▶ **THE TASK**
The required output is the exact run of lines from the line containing "left_shell();" to the line containing "if empty is", inclusive, and nothing besides.

▶ **DATA SHOWN**
____
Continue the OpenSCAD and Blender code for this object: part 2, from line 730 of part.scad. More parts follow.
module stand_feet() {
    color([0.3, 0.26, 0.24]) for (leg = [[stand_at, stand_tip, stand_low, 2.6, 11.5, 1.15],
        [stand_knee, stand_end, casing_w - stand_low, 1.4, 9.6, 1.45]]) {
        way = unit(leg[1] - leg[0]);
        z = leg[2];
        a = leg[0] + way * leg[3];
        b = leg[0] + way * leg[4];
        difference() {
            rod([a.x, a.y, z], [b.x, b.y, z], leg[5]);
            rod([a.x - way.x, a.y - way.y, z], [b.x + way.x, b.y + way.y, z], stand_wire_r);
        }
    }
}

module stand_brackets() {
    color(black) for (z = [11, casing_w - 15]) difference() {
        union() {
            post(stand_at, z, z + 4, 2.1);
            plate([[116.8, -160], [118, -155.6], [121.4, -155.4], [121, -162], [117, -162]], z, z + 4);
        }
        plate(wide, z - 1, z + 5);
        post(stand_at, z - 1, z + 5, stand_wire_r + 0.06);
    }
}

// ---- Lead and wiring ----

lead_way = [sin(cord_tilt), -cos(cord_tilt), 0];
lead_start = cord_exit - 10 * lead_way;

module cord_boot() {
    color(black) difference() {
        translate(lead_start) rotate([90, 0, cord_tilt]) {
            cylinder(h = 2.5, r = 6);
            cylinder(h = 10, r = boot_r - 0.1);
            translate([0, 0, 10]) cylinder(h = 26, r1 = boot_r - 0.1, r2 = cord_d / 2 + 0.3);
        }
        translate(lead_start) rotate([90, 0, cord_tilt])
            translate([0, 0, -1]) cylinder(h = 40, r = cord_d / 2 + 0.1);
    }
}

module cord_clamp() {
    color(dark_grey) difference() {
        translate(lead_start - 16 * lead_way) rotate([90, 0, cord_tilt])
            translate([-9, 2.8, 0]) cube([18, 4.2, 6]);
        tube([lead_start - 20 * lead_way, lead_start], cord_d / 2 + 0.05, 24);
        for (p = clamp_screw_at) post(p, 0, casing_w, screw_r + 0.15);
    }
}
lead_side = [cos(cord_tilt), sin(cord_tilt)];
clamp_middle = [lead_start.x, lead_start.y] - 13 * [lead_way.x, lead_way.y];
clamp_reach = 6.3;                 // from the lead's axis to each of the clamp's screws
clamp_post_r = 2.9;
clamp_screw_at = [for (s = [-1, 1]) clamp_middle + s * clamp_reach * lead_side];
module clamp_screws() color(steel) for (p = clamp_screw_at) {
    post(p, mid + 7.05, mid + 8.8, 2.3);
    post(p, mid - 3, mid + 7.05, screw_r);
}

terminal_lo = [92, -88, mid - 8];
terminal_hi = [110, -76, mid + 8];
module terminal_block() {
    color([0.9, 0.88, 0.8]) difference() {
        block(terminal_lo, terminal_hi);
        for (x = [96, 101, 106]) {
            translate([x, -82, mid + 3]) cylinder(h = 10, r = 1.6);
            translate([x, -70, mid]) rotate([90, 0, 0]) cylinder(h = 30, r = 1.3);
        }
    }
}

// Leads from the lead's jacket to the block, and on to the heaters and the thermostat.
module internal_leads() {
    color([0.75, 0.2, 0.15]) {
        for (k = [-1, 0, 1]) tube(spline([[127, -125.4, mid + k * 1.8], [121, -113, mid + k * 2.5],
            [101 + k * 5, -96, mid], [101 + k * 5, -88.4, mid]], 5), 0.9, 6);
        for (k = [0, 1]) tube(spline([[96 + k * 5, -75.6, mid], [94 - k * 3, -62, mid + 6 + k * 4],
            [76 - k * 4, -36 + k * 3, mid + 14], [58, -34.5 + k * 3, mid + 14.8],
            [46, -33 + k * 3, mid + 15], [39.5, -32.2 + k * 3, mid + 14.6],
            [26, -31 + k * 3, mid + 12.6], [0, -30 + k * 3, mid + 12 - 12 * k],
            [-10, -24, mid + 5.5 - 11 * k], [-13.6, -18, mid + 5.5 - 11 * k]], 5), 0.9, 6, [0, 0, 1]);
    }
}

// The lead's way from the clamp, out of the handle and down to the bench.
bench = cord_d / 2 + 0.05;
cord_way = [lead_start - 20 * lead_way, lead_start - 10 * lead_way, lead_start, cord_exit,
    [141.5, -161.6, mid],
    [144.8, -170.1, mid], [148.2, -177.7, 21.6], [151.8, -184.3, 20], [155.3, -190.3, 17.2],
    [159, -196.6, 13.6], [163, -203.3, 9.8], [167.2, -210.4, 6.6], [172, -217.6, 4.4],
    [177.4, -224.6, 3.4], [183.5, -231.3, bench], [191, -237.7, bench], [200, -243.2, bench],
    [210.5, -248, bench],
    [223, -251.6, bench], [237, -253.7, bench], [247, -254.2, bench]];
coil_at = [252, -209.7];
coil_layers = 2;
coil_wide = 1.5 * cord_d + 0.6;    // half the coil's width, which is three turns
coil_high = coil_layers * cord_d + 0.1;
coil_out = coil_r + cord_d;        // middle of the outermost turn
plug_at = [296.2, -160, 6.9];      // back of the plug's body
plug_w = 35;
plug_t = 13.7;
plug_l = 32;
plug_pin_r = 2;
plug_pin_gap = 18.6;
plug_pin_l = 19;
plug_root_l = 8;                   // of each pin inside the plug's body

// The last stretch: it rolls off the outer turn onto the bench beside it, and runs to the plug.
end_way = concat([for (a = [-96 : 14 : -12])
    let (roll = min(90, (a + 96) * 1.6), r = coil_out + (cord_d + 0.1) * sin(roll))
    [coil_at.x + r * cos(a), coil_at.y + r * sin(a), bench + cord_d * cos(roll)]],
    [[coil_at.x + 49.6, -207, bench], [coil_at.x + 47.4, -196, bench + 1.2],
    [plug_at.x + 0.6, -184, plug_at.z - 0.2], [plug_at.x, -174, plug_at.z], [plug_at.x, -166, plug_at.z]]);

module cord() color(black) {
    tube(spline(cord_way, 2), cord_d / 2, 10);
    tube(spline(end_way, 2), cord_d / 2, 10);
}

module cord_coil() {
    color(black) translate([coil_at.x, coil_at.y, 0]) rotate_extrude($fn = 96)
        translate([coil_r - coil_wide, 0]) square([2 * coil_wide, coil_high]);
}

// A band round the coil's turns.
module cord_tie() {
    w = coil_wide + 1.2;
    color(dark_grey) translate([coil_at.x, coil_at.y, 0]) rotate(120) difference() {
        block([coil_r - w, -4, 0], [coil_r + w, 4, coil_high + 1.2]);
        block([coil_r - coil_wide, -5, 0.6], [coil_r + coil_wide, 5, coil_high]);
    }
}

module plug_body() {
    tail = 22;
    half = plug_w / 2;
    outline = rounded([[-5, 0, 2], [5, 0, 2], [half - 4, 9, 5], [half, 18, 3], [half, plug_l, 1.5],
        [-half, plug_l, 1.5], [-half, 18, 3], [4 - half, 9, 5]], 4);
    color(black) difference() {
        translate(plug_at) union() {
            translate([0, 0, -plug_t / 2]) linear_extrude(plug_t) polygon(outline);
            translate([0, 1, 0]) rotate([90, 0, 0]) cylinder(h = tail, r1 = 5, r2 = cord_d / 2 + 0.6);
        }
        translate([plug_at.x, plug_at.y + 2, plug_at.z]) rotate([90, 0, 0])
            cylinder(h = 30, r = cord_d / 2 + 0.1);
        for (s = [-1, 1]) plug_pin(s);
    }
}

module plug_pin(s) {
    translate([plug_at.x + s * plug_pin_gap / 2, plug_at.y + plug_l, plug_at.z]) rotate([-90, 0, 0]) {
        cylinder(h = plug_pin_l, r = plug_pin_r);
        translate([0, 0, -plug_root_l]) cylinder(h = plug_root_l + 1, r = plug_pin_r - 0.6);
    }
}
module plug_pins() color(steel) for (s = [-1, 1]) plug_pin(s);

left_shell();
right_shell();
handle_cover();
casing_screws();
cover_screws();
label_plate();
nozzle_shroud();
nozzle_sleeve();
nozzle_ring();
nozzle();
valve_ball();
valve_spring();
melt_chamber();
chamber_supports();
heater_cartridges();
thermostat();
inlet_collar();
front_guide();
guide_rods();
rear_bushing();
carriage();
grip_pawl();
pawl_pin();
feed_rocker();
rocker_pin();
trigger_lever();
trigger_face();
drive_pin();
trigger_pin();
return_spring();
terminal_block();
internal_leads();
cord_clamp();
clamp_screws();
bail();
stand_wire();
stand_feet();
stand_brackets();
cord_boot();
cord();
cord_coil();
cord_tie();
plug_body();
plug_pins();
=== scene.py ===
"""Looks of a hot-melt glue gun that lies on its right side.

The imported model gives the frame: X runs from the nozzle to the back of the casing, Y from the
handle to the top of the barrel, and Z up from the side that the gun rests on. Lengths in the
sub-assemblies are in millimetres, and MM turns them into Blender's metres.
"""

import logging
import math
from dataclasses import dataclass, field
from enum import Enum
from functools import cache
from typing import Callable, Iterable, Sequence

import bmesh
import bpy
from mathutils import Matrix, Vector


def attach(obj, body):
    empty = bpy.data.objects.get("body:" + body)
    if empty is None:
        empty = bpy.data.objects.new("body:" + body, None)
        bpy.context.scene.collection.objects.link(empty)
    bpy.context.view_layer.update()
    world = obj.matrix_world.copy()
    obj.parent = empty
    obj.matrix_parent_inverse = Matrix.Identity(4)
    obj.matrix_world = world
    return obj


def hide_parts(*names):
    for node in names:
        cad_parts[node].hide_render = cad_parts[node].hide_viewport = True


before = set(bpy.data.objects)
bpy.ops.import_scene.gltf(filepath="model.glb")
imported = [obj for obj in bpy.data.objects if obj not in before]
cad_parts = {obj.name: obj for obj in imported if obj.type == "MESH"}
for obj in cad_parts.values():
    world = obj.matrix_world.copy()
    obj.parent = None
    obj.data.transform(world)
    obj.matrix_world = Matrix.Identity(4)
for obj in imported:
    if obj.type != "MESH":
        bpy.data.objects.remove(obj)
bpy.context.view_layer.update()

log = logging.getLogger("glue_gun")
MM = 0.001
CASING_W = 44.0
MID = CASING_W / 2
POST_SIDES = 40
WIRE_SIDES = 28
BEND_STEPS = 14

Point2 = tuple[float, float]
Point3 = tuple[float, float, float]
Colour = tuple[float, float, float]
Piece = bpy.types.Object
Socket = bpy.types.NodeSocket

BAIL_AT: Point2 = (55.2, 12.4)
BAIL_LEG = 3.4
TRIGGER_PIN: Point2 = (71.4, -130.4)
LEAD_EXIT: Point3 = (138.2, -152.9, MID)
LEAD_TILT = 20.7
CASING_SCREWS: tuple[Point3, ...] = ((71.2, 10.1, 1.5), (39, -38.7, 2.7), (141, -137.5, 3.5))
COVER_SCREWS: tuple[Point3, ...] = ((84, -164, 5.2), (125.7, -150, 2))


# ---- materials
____
▶ **CORRECT RESPONSE**
left_shell();
right_shell();
handle_cover();
casing_screws();
cover_screws();
label_plate();
nozzle_shroud();
nozzle_sleeve();
nozzle_ring();
nozzle();
valve_ball();
valve_spring();
melt_chamber();
chamber_supports();
heater_cartridges();
thermostat();
inlet_collar();
front_guide();
guide_rods();
rear_bushing();
carriage();
grip_pawl();
pawl_pin();
feed_rocker();
rocker_pin();
trigger_lever();
trigger_face();
drive_pin();
trigger_pin();
return_spring();
terminal_block();
internal_leads();
cord_clamp();
clamp_screws();
bail();
stand_wire();
stand_feet();
stand_brackets();
cord_boot();
cord();
cord_coil();
cord_tie();
plug_body();
plug_pins();
=== scene.py ===
"""Looks of a hot-melt glue gun that lies on its right side.

The imported model gives the frame: X runs from the nozzle to the back of the casing, Y from the
handle to the top of the barrel, and Z up from the side that the gun rests on. Lengths in the
sub-assemblies are in millimetres, and MM turns them into Blender's metres.
"""

import logging
import math
from dataclasses import dataclass, field
from enum import Enum
from functools import cache
from typing import Callable, Iterable, Sequence

import bmesh
import bpy
from mathutils import Matrix, Vector


def attach(obj, body):
    empty = bpy.data.objects.get("body:" + body)
    if empty is None:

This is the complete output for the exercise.